Use Simple Rules to Protect Focus
Rules reduce constant negotiations with yourself.
- “No news or social media during a focus session.”
- “If I feel the urge to check my phone, I wait 60 seconds first.”
- “I only open a new tab if it directly helps the task I’m doing.”
Step 3: Give Your Brain Better Input
Deep focus grows faster when your brain isn’t overloaded with constant negativity and noise.
Swap Doomscrolling for “Deep” Activities
Replace the habit with something that trains your attention instead of scattering it.
- Read books or long articles instead of bouncing between headlines.
- Listen to full podcast episodes instead of jumping around clips.
- Do hands-on hobbies like drawing, cooking, puzzles, or simple crafts.
Limit Mental Overload
Your brain can’t focus deeply if it’s stuffed with half-processed worries.

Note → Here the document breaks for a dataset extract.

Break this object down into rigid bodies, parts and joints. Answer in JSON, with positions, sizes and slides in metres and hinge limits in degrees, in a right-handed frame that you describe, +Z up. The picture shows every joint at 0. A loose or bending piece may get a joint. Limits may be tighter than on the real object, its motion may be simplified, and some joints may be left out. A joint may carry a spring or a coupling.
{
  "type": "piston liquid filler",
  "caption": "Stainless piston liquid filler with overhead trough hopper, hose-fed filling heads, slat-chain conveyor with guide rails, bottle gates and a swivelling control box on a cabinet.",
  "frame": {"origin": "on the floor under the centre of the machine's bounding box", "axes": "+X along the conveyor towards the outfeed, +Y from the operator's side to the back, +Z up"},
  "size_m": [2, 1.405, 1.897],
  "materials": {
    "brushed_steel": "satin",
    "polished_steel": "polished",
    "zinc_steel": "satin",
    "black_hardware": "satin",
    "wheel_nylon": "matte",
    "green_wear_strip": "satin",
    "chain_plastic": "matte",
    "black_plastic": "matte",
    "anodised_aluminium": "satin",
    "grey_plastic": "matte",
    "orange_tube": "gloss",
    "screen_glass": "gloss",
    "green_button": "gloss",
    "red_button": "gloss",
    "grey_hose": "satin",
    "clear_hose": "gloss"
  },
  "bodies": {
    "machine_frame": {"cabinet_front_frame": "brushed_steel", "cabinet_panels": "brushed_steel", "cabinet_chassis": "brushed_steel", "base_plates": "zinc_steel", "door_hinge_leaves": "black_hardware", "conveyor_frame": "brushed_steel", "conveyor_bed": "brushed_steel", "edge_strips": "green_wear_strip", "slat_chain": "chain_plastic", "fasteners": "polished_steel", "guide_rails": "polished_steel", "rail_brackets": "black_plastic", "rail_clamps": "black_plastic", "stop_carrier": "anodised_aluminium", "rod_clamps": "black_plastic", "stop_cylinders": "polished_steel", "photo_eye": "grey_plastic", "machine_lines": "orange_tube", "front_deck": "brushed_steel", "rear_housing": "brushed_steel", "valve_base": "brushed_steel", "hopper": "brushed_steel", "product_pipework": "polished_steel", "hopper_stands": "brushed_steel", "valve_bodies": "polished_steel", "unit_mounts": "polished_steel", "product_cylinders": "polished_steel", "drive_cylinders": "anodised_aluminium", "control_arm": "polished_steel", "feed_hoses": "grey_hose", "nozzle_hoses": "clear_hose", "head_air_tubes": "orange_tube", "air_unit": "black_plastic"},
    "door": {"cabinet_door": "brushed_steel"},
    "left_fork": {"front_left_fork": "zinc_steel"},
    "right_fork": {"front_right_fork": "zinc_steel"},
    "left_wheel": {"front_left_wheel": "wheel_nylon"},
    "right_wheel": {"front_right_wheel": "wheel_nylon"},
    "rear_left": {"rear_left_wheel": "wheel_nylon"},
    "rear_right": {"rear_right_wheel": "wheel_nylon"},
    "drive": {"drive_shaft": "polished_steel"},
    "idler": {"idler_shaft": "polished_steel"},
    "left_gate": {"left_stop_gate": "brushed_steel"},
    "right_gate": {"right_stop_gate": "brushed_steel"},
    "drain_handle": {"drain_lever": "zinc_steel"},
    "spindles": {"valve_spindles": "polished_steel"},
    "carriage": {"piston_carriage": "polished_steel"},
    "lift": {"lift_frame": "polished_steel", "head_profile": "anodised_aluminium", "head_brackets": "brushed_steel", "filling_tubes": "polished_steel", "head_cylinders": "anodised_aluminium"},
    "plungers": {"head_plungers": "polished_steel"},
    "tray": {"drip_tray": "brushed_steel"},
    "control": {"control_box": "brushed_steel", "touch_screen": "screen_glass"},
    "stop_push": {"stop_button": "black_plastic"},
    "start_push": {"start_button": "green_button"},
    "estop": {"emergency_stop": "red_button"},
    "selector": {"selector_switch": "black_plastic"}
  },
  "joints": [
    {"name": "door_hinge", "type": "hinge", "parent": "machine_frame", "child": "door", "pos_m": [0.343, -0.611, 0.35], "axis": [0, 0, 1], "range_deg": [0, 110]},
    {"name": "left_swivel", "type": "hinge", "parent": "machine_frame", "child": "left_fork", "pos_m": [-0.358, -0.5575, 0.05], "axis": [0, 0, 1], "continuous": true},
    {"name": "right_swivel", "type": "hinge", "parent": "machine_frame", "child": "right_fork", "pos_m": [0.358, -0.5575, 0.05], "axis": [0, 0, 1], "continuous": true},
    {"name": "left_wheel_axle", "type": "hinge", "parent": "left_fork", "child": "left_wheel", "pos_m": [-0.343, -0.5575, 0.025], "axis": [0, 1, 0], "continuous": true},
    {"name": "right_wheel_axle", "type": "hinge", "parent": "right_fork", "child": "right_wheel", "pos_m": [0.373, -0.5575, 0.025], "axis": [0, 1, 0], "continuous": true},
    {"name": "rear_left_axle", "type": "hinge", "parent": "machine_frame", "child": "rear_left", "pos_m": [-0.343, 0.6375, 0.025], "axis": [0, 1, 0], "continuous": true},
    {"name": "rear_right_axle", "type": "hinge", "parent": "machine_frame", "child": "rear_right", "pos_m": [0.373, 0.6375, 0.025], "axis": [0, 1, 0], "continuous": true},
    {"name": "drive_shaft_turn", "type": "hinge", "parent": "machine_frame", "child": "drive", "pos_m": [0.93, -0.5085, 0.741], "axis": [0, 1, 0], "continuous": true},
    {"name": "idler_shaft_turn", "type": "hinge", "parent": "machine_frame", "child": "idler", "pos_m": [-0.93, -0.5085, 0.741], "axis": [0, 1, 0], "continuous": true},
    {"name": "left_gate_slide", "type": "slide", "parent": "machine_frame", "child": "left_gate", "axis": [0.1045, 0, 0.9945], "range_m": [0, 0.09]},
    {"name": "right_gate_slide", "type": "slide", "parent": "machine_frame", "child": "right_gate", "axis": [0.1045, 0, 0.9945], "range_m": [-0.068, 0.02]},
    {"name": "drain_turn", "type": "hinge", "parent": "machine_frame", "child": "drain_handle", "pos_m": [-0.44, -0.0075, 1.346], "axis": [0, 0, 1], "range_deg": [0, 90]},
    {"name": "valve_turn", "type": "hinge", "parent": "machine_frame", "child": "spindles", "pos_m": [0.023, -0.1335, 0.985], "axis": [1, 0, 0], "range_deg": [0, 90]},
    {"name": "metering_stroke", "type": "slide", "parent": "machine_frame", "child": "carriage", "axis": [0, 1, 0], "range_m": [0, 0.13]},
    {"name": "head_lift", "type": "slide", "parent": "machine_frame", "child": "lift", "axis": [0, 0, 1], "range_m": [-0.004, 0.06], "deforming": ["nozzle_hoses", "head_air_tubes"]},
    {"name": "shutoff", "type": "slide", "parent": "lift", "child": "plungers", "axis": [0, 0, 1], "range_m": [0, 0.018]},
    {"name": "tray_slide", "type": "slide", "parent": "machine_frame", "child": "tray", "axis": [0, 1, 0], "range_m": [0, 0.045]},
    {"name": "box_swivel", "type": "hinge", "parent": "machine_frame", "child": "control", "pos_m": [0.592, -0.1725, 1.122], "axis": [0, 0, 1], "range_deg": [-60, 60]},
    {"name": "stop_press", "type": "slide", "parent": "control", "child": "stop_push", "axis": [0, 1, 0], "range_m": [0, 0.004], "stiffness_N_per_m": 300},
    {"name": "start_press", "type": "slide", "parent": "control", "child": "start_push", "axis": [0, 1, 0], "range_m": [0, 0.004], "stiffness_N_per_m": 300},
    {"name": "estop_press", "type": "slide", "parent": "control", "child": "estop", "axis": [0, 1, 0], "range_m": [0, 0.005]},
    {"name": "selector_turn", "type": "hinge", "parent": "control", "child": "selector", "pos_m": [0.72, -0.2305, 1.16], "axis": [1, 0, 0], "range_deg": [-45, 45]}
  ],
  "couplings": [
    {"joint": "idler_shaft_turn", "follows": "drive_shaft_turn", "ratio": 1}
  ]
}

- Keep a notebook or notes app for worries and to-dos so they’re not stuck in your head.
- Do a short “brain dump” at the end of the day to clear mental clutter.

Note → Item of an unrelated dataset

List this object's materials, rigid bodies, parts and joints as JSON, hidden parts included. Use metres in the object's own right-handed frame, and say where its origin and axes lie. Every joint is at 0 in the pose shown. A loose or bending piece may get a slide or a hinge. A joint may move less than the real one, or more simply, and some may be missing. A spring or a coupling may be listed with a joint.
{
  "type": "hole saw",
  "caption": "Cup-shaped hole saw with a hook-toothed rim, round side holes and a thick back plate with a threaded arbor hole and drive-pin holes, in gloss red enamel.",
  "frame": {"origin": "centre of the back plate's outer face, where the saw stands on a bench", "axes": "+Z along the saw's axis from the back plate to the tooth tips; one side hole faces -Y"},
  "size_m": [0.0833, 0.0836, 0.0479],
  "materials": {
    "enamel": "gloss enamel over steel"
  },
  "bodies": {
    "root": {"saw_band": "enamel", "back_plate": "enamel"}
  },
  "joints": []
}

- Review and sort those notes later, outside of focus time.
Step 4: Support Your Brain Physically (Including Nootropics)
Doomscrolling often comes with poor sleep, low movement, and high stress. Supporting your physical brain makes rebuilding focus far easier.
Fix the Basics That Help Deep Focus
Even small changes matter.
- Sleep: aim for a fairly steady schedule and keep screens out of the last part of your evening when possible.
- Movement: take short walks and stretch during the day to boost blood flow and mood.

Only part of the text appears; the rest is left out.